Tracer Bullets: Tracer bullets are used for "Skeleton Applications" which are just shells of applications that don't contain much (if any) functionality, but walk through the extent of the program's life. i.e. connects to the client, connects to the database, queries the database (but you don't really care about the data). The skeleton application is basically the framework for your application. After you develop the skeleton application, you use tracer bullets to identify the core components of your application. To me, this goes a little beyond simply looking at what functionality you want to implement. As a good practice, and actually what I do at work as a Software Engineer, I think the tracer bullets are more based off of your unit tests (which you should have for any application you design). If you accurately define unit tests that capture ALL of the functionality of a given user story, that works as a very very important tracer bullet for two reasons: 1) When you start modifying the skeleton of your code, if you have accurate unit tests set up for each of the functionalities of a given user story, when you go back to modify the code (which is what your tracer bullet really is for), than you KNOW you aren't breaking any of the current functionalities or any other functionalities already created (because your tests will break if you broke your code somehow). 2) If you are building a new function, just like in the tracer metaphor of the gun used in this article, your test cases are going to tell you how accurate your "tracer bullets" are for a given function. So if you intend for some function to perform a specific action and you have modeled that well in your unit tests, if your code isn't giving that desired outcome, you can easily go back and modify the code to get a more accurate output. So essentially the tracer bullets (encapsulated in your test cases) are going to tell you how accurate to your software solution you actually are.
So, in summation, Prototypes are for testing whether a solution IS POSSIBLE, Tracer Bullets are for testing how accurate your current solution is to the ideal solution you want to create.
For more information on unit testing, I would recommend looking into Test Driven Development (TDD).
I hope all of this makes sense and is helpful. Let me know if you have any questions! Josh
See this. I think it's fair to say that tracer bullets are just a metaphor to help explain the value of prototypes. I don't think there's a difference.
Tracers are about building an end to end, minimal value-able thin but real implementation of a use case, that is used for a quick feedback loop, i.e. whether or not you are building the right thing (hit the target) and based on feedback you can adjust your aim and fire a new tracer bullet.

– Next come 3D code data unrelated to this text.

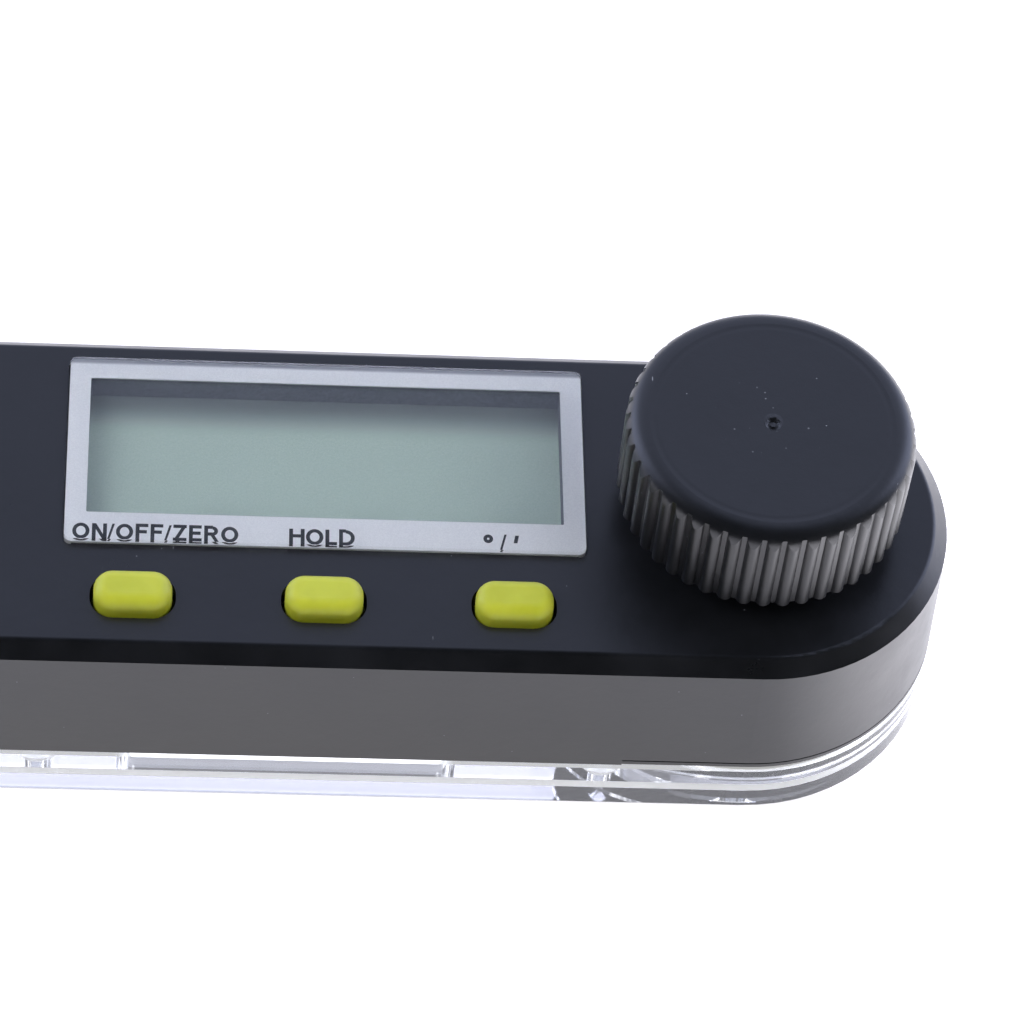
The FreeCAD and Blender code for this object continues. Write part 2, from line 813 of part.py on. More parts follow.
def knob():
    body = ridge_band(knob_skirt_z, knob_top_z).common(knob_bound())
    body = body.cut(drum(knob_radius - knob_wall, knob_skirt_z - 1, knob_roof_z))
    adds = [drum(knob_boss_radius, knob_boss_z, knob_roof_z)]
    for k in range(knob_ribs):
        rib = block(0, knob_radius - knob_wall / 2, -knob_rib_thick / 2, knob_rib_thick / 2,
                    knob_skirt_z + knob_rib_thick, knob_roof_z)
        rib.rotate(V(0, 0, 0), UP, 360 * k / knob_ribs)
        adds.append(rib)
    dimple_z = knob_top_z - dimple_depth
    cuts = [drum(insert_radius, knob_boss_z - 1, knob_boss_z + insert_length),
            drum(bolt_radius + hub_gap, knob_boss_z, bolt_top + bolt_chamfer),
            Part.makeCone(dimple_radius / 2, dimple_radius, dimple_depth, V(0, dimple_y, dimple_z), UP)]
    nub = drum(nub_radius, dimple_z - nub_height, dimple_z + nub_height, 0, dimple_y)
    return cut_all(join_all(body, adds), cuts).fuse(nub)


def knob_insert():
    return ring(insert_radius, bolt_radius + pivot_gap, knob_boss_z, knob_boss_z + insert_length)


os.makedirs("parts", exist_ok=True)

save("lower_arm", [lower_arm()])
save("upper_arm", [upper_arm()])
save("glide_ring", [glide_ring()])
save("top_cover", [top_cover()])
save("bottom_cover", [bottom_cover()])
save("battery_door", [battery_door()])
save("display_lens", [display_lens()])
save("lens_border_film", [border_film()])
save("display_front_glass", [front_glass()])
save("display_rear_glass", [rear_glass()])
save("display_reflector", [reflector_film()])
save("display_backing_foam", [backing_foam()])
save("display_zebra_strip", [zebra_strip()])
save("display_carrier", [display_carrier()])

for label, place in zip(("zero", "hold", "unit"), button_xs):
    save(label + "_button", [button(place)])
    save(label + "_switch_plunger", [plunger(place)])
save("switch_bodies", [switch_body(place) for place in button_xs])

save("main_board", [main_board()])
save("controller_chip", [chip()])
save("board_components", small_parts())
save("coin_cell", [cell()])
save("battery_minus_spring", [minus_leaf()])
save("battery_plus_clip", [plus_clip()])
save("link_header", [link_header()])
save("encoder_stator", [encoder_stator()])
save("encoder_rotor", [encoder_rotor()])

save("pivot_hub", [pivot_hub()])
save("pivot_bolt", [pivot_bolt()])
save("pivot_bush", [pivot_bush()])
save("wave_washer", [wave_washer()])
save("friction_washer", [friction_washer()])
save("thrust_washer", [thrust_washer()])
save("clamp_knob", [knob()])
save("knob_insert", [knob_insert()])

cover_reach = cover_thick + screw_bite
save("cover_screws", [screw(x, y, case_z, cover_reach, cover_screw_radius, cover_head_radius)
                      for x, y in cover_screws])
save("arm_screws", [screw(x, y, upper_z, arm_thick + cover_reach, screw_radius, screw_head_radius)
                    for x, y in arm_screws])
save("hub_screws", [screw(x, y, 0, screw_bite, screw_radius, screw_head_radius) for x, y in hub_screws])
save("board_screws", [pan_screw(x, y, board_z, board_thick + board_screw_bite) for x, y in board_posts])
save("stator_screws", [pan_screw(x, y, stator_z, stator_thick + board_screw_bite) for x, y in ears])
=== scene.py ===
import math
import bpy
import bmesh
from mathutils import Matrix, Vector


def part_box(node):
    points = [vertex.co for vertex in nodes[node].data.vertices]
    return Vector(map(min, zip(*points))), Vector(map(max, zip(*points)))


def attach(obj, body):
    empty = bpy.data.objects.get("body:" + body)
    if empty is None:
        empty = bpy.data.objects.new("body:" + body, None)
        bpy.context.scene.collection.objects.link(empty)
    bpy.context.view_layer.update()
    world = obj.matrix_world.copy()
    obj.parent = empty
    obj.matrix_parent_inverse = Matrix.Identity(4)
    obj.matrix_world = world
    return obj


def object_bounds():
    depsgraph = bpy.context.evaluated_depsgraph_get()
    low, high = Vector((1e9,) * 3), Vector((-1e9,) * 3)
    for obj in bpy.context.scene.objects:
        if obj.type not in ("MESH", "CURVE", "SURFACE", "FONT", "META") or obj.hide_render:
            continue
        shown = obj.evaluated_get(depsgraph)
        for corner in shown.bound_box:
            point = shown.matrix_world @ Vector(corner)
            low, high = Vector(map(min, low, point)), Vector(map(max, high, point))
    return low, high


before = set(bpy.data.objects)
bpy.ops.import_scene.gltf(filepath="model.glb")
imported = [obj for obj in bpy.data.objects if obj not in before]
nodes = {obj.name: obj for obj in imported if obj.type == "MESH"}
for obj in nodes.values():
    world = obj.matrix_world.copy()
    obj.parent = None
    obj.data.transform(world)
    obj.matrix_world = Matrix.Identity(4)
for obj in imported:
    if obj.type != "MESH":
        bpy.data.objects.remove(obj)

# Digital angle finder: a satin black display case on two clear arms, clamped by a ridged knob.
# Lengths in the dictionaries are millimetres, and mm turns them into Blender's metres. Only the
# table's half width and the lamps are given in metres.

mm = 0.001
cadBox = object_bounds()
scene = bpy.context.scene
scene.view_settings.view_transform = "Standard"
# light runs the arms' length between their polished faces
scene.cycles.max_bounces = 24
scene.cycles.glossy_bounces = 20
scene.cycles.transmission_bounces = 24


def boxMm(name):
    low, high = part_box(name)
    return [v / mm for v in low], [v / mm for v in high]


viewpoint = {
    "place": (-57.132, -272.816, 396.444),
    "turn": -7.0994,      # degrees, from straight along +Y
    "tilt": 36.2024,      # degrees up from looking straight down
    "roll": 7.3620,
    "lens": 172.3,
    "sensor": 36.0,
    "near": 10,
    "far": 50000,
}


def makeCamera():
    data = bpy.data.cameras.new("productCamera")
    data.lens = viewpoint["lens"]
    data.sensor_width = viewpoint["sensor"]
    data.clip_start = viewpoint["near"] * mm
    data.clip_end = viewpoint["far"] * mm
    camera = bpy.data.objects.new("productCamera", data)
    turn = Matrix.Rotation(math.radians(viewpoint["turn"]), 4, "Z")
    tilt = Matrix.Rotation(math.radians(viewpoint["tilt"]), 4, "X")
    roll = Matrix.Rotation(math.radians(viewpoint["roll"]), 4, "Z")
    place = Matrix.Translation(Vector(viewpoint["place"]) * mm)
    camera.matrix_world = place @ turn @ tilt @ roll
    scene.collection.objects.link(camera)
    scene.camera = camera


makeCamera()
print("camera set")


def toLinear(code):
    # "#rrggbb" as seen on a screen, to the linear colour that shaders take, by the sRGB curve
    out = []
    for k in (1, 3, 5):
        v = int(code[k:k + 2], 16) / 255
        out.append(v / 12.92 if v <= 0.04045 else ((v + 0.055) / 1.055) ** 2.4)
    return (out[0], out[1], out[2], 1.0)


def connect(tree, node, links):
    # links are socket: (node that feeds it, its output)
    for key, (source, output) in links.items():
        tree.links.new(source.outputs[output], node.inputs[key])


def addNode(tree, kind, settings=None, inputs=None, links=None, stops=None):
    # settings are the node's own fields, inputs its socket values, and stops are a colour ramp's
    # two places and then its two colours
    node = tree.nodes.new(kind)
    for key, value in (settings or {}).items():
        setattr(node, key, value)
    for key, value in (inputs or {}).items():
        node.inputs[key].default_value = value
    connect(tree, node, links or {})
    if stops:
        places, *codes = stops
        for element, place, code in zip(node.color_ramp.elements, places, codes):
            element.position = place
            element.color = toLinear(code)
    return node


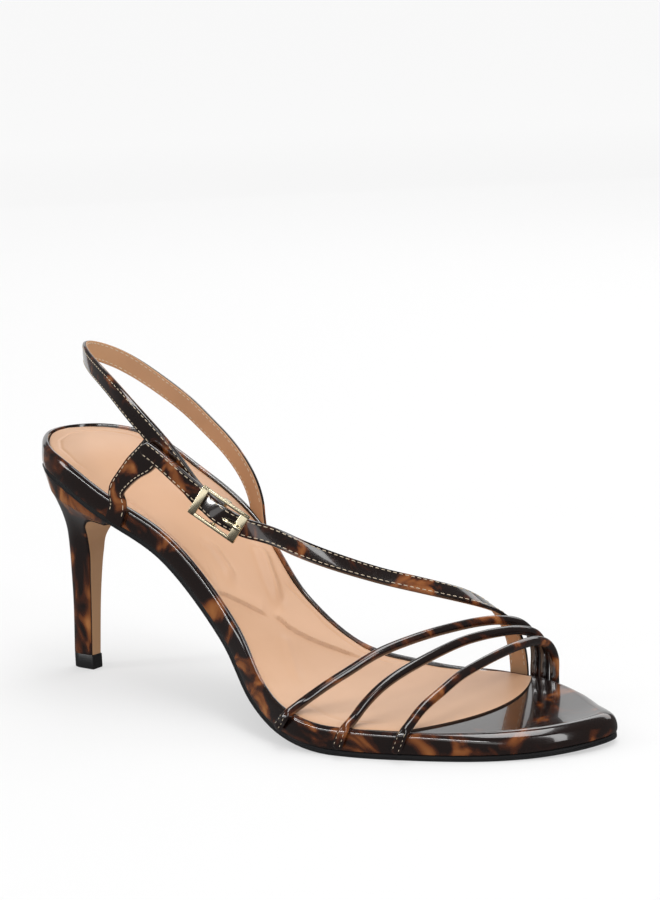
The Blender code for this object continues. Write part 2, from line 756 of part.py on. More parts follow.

Prototypes are not necessarily end to end, they are mostly used as a learning tool and are focused on the area you are unsure about and want to explore before implementing all supporting logic, these can be used to do things like evaluate a new library, build a quick UI/wire frame, evaluate how a query would perform if you inject 1 million records etc. Since they are not designed as fully functional, end to end, and are mostly hacked, just to get the quick answers, so you can't easily put them in production.